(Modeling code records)
────────────────────────────────────────
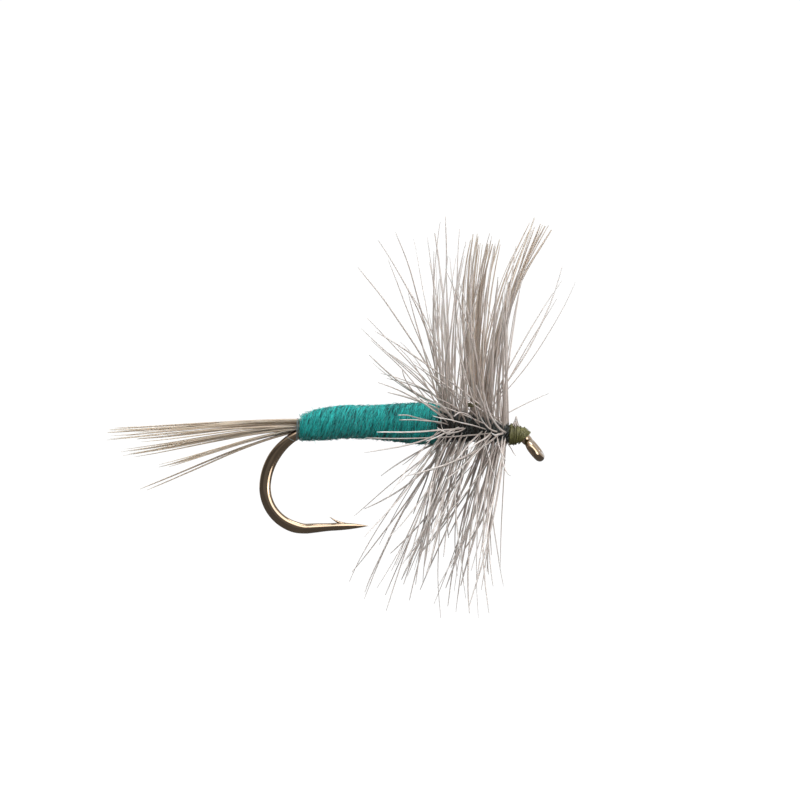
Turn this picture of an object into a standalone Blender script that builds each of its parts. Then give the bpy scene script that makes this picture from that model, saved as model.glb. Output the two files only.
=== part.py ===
"""Dry fly on a size 12 hook: hook, tail, wool body, two wings, two wound hackle feathers, thread.

Metres, +Z up. The origin is the centre of the hook's eye. +X runs along the shank towards the eye,
and the hook's point is below the shank.
"""

import math

import bmesh
import bpy
from mathutils import Vector

MM = 0.001
X_AXIS = Vector((1, 0, 0))
Y_AXIS = Vector((0, 1, 0))

# Driving dimensions.
CLEAR = 0.01 * MM  # gap between pieces that touch

WIRE_R = 0.24 * MM
SHANK_Z = 0.727 * MM  # shank axis above the eye's centre
SHANK_REAR_X = -9.9 * MM  # the straight shank ends here and the bend begins
BEND_REACH = 3.46 * MM  # the upper bend is a quarter ellipse
BEND_DROP = 3.18 * MM
BEND_LOWER_R = 2.07 * MM
POINT_RISE = math.radians(5.8)  # the point closes in towards the shank
POINT_X = -8.08 * MM
BARB_ROOT_X = -9.35 * MM
EYE_R = 0.52 * MM  # middle of the ring's wire
EYE_WIRE_R = 0.23 * MM
EYE_DROP = math.radians(48.5)
NECK_BEND_R = 0.45 * MM

THREAD_R = 0.03 * MM
HEAD_THREAD_R = 0.042 * MM
YARN_R = 0.085 * MM
DUBBING_R = 0.06 * MM
QUILL_R = 0.055 * MM

TAIL_FIBRE_R = 0.05 * MM
TAIL_PITCH = 0.11 * MM
TAIL_ROWS = (5, 4, 3)  # fibres in each row, from the wire up
WING_FIBRE_R = 0.065 * MM
WING_PITCH = 0.15 * MM
WING_X = -3.0 * MM
BUTTS_MEET_X = -6.7 * MM  # tail and wing butts are cut to meet here

HACKLE_TIP_R = 9.1 * MM  # barb tips from the shank axis
BARB_HALF = 0.04 * MM

# Outer surface of the body: x, height above and depth below the shank axis.
BODY_PROFILE = [
    (-11.68 * MM, 0.32 * MM, 0.92 * MM),
    (-11.27 * MM, 0.67 * MM, 0.86 * MM),
    (-10.87 * MM, 0.84 * MM, 0.79 * MM),
    (-10.27 * MM, 0.95 * MM, 0.72 * MM),
    (-9.52 * MM, 1.03 * MM, 0.62 * MM),
    (-8.27 * MM, 1.05 * MM, 0.61 * MM),
    (-7.17 * MM, 1.175 * MM, 0.64 * MM),
    (-6.37 * MM, 1.275 * MM, 0.685 * MM),
    (-5.52 * MM, 1.32 * MM, 0.715 * MM),
    (-4.97 * MM, 1.30 * MM, 0.68 * MM),
]

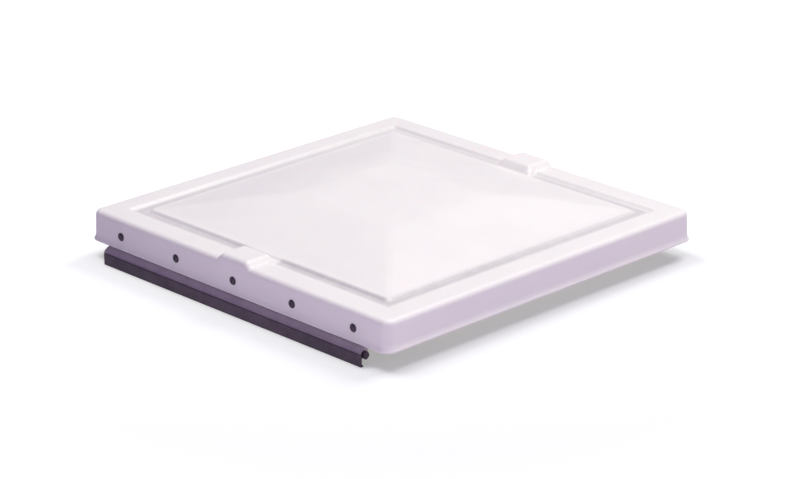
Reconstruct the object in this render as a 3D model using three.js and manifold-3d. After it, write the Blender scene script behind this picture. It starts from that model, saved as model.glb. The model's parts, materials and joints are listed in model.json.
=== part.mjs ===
// Roof vent cover: a square moulded lid with a low dome, hung along one side on a two-part extruded hinge.
// Millimetres, +Z up. X runs along the hinge, and +Y points from the hinge to the free edge.
// The origin is the centre of the footprint, on the plane that the hinge's foot stands on.
import * as THREE from "three";
import { mergeVertices } from "three/addons/utils/BufferGeometryUtils.js";
import Module from "manifold-3d";

const wasm = await Module();
wasm.setup();

// ---------------------------------------------------------------- driving dimensions

const GAP = 0.3; // left between pieces that touch

// Lid, measured from the centre of its square and from the bottom edge of its skirt.
const HALF = 200; // half the width of the skirt, above its lip
const SKIRT = 29.6; // height of the skirt up to the rim
const DRAFT = 0.4; // how much narrower the skirt is at the rim, each side
const WALL = 2.5;
const LIP = { out: 1.8, high: 2.6, slope: 1.2 }; // bead round the skirt's bottom edge
const EDGE = 4; // rounding between skirt and rim
const CORNER = 13; // plan radius of the skirt's corners
const GUTTER = { out: 176.5, in: 159.5, deep: 1.2, wall: 4 }; // round the foot of the dome, with sloping walls

// Dome
const DOME = { foot: 157, top: 62, high: 16.4, curve: 1.45, steps: 6 };
const DOME_CORNER = { foot: 12, top: 30 };
const CROWN = { half: 30, rise: 0.5, peak: 0.7 }; // the flat top is crowned a little

// Raised arches in the middle of the hinge side and of the free side
const ARCH = { foot: 46, top: 30, high: 5.4, setBack: 0.1, inner: { foot: 164.5, top: 172 }, under: 8 };

// Hinge: a hook on the lid's leaf turns round a bead on the base leaf.
const LENGTH = { lidLeaf: 347, baseLeaf: 348 };
const SLIDE = 2.5; // how far the base leaf has slid along the hook, towards +X
const AXIS = { y: -202.7, z: -6.5 };
const BEAD_R = 3.4;
const HOOK = { inner: BEAD_R + GAP, outer: 5.3, from: -71, to: 172 }; // degrees, from +Y towards +Z
const LEAF = { thick: 1.6, top: 22 };
const FOOT = { bottom: -16, thick: 1.6, front: -209.5, back: -188 };
const NECK = 1.4;
const FRONT_RIB = { thick: 1.2, top: -4.9 };
const NOTCH = { long: 14, front: -206.8, top: -10.2 }; // cropped from the foot and neck at each end
const FOOT_HOLE = { r: 2.25, y: -194.5, spacing: 70, count: 5 };

// Blind rivets with wide heads, which hold the lid's leaf inside the skirt
const RIVET = { count: 5, spacing: 78.5, z: 12.8, shank: 1.6, head: 4, headHigh: 1.35, bore: 1 };
const RIVET_TAIL = { r: 2.5, long: 3 };
const MANDREL = { r: 0.7, head: 1.55, headLong: 1.5, recess: 0.45 };

// Foam seal that closes on the upstand of the vent
const SEAL = { out: 186, in: 174, thick: 8 };

// Track in which the vent's lifting arm slides, screwed to bosses under the dome
const TRACK = { long: 120, plate: 48, wide: 22, high: 9, wall: 1.5, slot: 10 };
const BOSS = { x: 17.5, y: 45, r: 4.5, high: 7, hole: 8 };
const SCREW = { r: 1.7, head: 3.4, headHigh: 2.2, long: 8, point: 2 };

// Where the lid sits over the origin
const LID_Y = (-FOOT.front - HALF - LIP.out) / 2;
const LID_Z = -FOOT.bottom;

// ---------------------------------------------------------------- materials

const paint = (color, roughness, metalness) =>
  new THREE.MeshStandardMaterial({ color, roughness, metalness });
const MOULDING = paint(0xe9e4ee, 0.45, 0);
const ANODISED = paint(0x453c46, 0.5, 0.8);
const RIVET_PAINT = paint(0x37303c, 0.5, 0.4);
const STEEL = paint(0xa5a7aa, 0.35, 1);
const ALUMINIUM = paint(0xbfc1c4, 0.4, 1);
const FOAM = paint(0x2a2a2d, 0.95, 0);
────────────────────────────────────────
**Problem details**
Your task is to reproduce all of the records exactly.

**Correct answer**
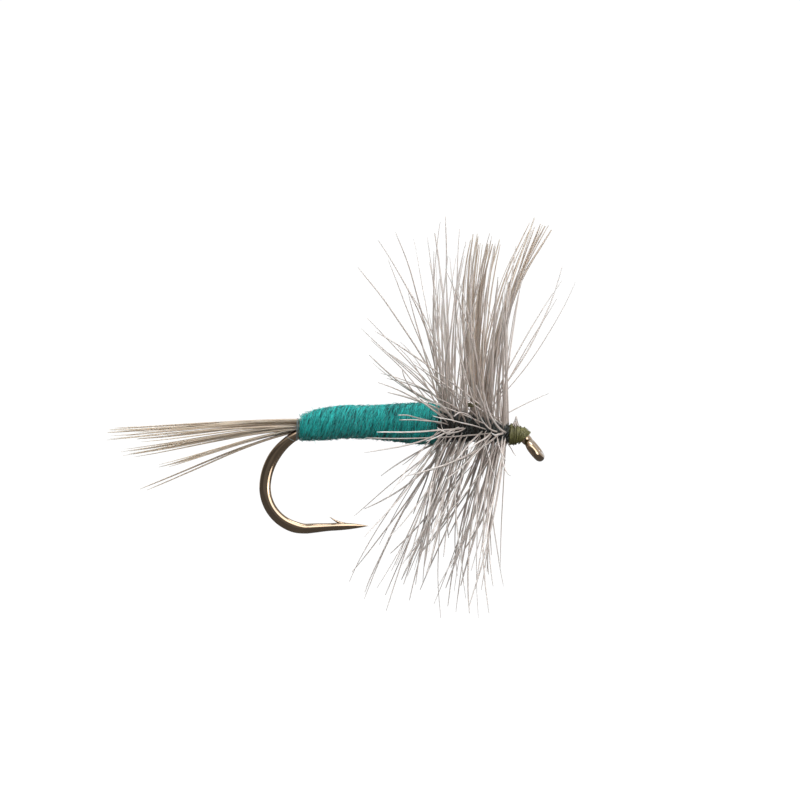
Turn this picture of an object into a standalone Blender script that builds each of its parts. Then give the bpy scene script that makes this picture from that model, saved as model.glb. Output the two files only.
=== part.py ===
"""Dry fly on a size 12 hook: hook, tail, wool body, two wings, two wound hackle feathers, thread.

Metres, +Z up. The origin is the centre of the hook's eye. +X runs along the shank towards the eye,
and the hook's point is below the shank.
"""

import math

import bmesh
import bpy
from mathutils import Vector

MM = 0.001
X_AXIS = Vector((1, 0, 0))
Y_AXIS = Vector((0, 1, 0))

# Driving dimensions.
CLEAR = 0.01 * MM  # gap between pieces that touch

WIRE_R = 0.24 * MM
SHANK_Z = 0.727 * MM  # shank axis above the eye's centre
SHANK_REAR_X = -9.9 * MM  # the straight shank ends here and the bend begins
BEND_REACH = 3.46 * MM  # the upper bend is a quarter ellipse
BEND_DROP = 3.18 * MM
BEND_LOWER_R = 2.07 * MM
POINT_RISE = math.radians(5.8)  # the point closes in towards the shank
POINT_X = -8.08 * MM
BARB_ROOT_X = -9.35 * MM
EYE_R = 0.52 * MM  # middle of the ring's wire
EYE_WIRE_R = 0.23 * MM
EYE_DROP = math.radians(48.5)
NECK_BEND_R = 0.45 * MM

THREAD_R = 0.03 * MM
HEAD_THREAD_R = 0.042 * MM
YARN_R = 0.085 * MM
DUBBING_R = 0.06 * MM
QUILL_R = 0.055 * MM

TAIL_FIBRE_R = 0.05 * MM
TAIL_PITCH = 0.11 * MM
TAIL_ROWS = (5, 4, 3)  # fibres in each row, from the wire up
WING_FIBRE_R = 0.065 * MM
WING_PITCH = 0.15 * MM
WING_X = -3.0 * MM
BUTTS_MEET_X = -6.7 * MM  # tail and wing butts are cut to meet here

HACKLE_TIP_R = 9.1 * MM  # barb tips from the shank axis
BARB_HALF = 0.04 * MM

# Outer surface of the body: x, height above and depth below the shank axis.
BODY_PROFILE = [
    (-11.68 * MM, 0.32 * MM, 0.92 * MM),
    (-11.27 * MM, 0.67 * MM, 0.86 * MM),
    (-10.87 * MM, 0.84 * MM, 0.79 * MM),
    (-10.27 * MM, 0.95 * MM, 0.72 * MM),
    (-9.52 * MM, 1.03 * MM, 0.62 * MM),
    (-8.27 * MM, 1.05 * MM, 0.61 * MM),
    (-7.17 * MM, 1.175 * MM, 0.64 * MM),
    (-6.37 * MM, 1.275 * MM, 0.685 * MM),
    (-5.52 * MM, 1.32 * MM, 0.715 * MM),
    (-4.97 * MM, 1.30 * MM, 0.68 * MM),
]

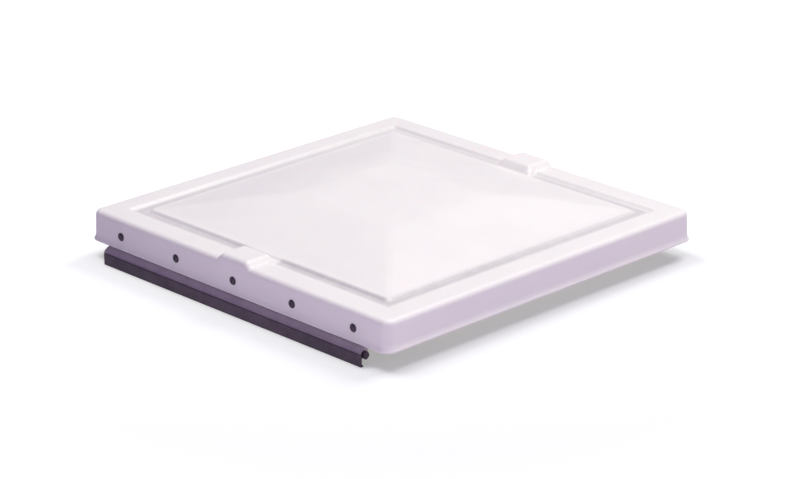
Reconstruct the object in this render as a 3D model using three.js and manifold-3d. After it, write the Blender scene script behind this picture. It starts from that model, saved as model.glb. The model's parts, materials and joints are listed in model.json.
=== part.mjs ===
// Roof vent cover: a square moulded lid with a low dome, hung along one side on a two-part extruded hinge.
// Millimetres, +Z up. X runs along the hinge, and +Y points from the hinge to the free edge.
// The origin is the centre of the footprint, on the plane that the hinge's foot stands on.
import * as THREE from "three";
import { mergeVertices } from "three/addons/utils/BufferGeometryUtils.js";
import Module from "manifold-3d";

const wasm = await Module();
wasm.setup();

// ---------------------------------------------------------------- driving dimensions

const GAP = 0.3; // left between pieces that touch

// Lid, measured from the centre of its square and from the bottom edge of its skirt.
const HALF = 200; // half the width of the skirt, above its lip
const SKIRT = 29.6; // height of the skirt up to the rim
const DRAFT = 0.4; // how much narrower the skirt is at the rim, each side
const WALL = 2.5;
const LIP = { out: 1.8, high: 2.6, slope: 1.2 }; // bead round the skirt's bottom edge
const EDGE = 4; // rounding between skirt and rim
const CORNER = 13; // plan radius of the skirt's corners
const GUTTER = { out: 176.5, in: 159.5, deep: 1.2, wall: 4 }; // round the foot of the dome, with sloping walls

// Dome
const DOME = { foot: 157, top: 62, high: 16.4, curve: 1.45, steps: 6 };
const DOME_CORNER = { foot: 12, top: 30 };
const CROWN = { half: 30, rise: 0.5, peak: 0.7 }; // the flat top is crowned a little

// Raised arches in the middle of the hinge side and of the free side
const ARCH = { foot: 46, top: 30, high: 5.4, setBack: 0.1, inner: { foot: 164.5, top: 172 }, under: 8 };

// Hinge: a hook on the lid's leaf turns round a bead on the base leaf.
const LENGTH = { lidLeaf: 347, baseLeaf: 348 };
const SLIDE = 2.5; // how far the base leaf has slid along the hook, towards +X
const AXIS = { y: -202.7, z: -6.5 };
const BEAD_R = 3.4;
const HOOK = { inner: BEAD_R + GAP, outer: 5.3, from: -71, to: 172 }; // degrees, from +Y towards +Z
const LEAF = { thick: 1.6, top: 22 };
const FOOT = { bottom: -16, thick: 1.6, front: -209.5, back: -188 };
const NECK = 1.4;
const FRONT_RIB = { thick: 1.2, top: -4.9 };
const NOTCH = { long: 14, front: -206.8, top: -10.2 }; // cropped from the foot and neck at each end
const FOOT_HOLE = { r: 2.25, y: -194.5, spacing: 70, count: 5 };

// Blind rivets with wide heads, which hold the lid's leaf inside the skirt
const RIVET = { count: 5, spacing: 78.5, z: 12.8, shank: 1.6, head: 4, headHigh: 1.35, bore: 1 };
const RIVET_TAIL = { r: 2.5, long: 3 };
const MANDREL = { r: 0.7, head: 1.55, headLong: 1.5, recess: 0.45 };

// Foam seal that closes on the upstand of the vent
const SEAL = { out: 186, in: 174, thick: 8 };

// Track in which the vent's lifting arm slides, screwed to bosses under the dome
const TRACK = { long: 120, plate: 48, wide: 22, high: 9, wall: 1.5, slot: 10 };
const BOSS = { x: 17.5, y: 45, r: 4.5, high: 7, hole: 8 };
const SCREW = { r: 1.7, head: 3.4, headHigh: 2.2, long: 8, point: 2 };

// Where the lid sits over the origin
const LID_Y = (-FOOT.front - HALF - LIP.out) / 2;
const LID_Z = -FOOT.bottom;

// ---------------------------------------------------------------- materials

const paint = (color, roughness, metalness) =>
  new THREE.MeshStandardMaterial({ color, roughness, metalness });
const MOULDING = paint(0xe9e4ee, 0.45, 0);
const ANODISED = paint(0x453c46, 0.5, 0.8);
const RIVET_PAINT = paint(0x37303c, 0.5, 0.4);
const STEEL = paint(0xa5a7aa, 0.35, 1);
const ALUMINIUM = paint(0xbfc1c4, 0.4, 1);
const FOAM = paint(0x2a2a2d, 0.95, 0);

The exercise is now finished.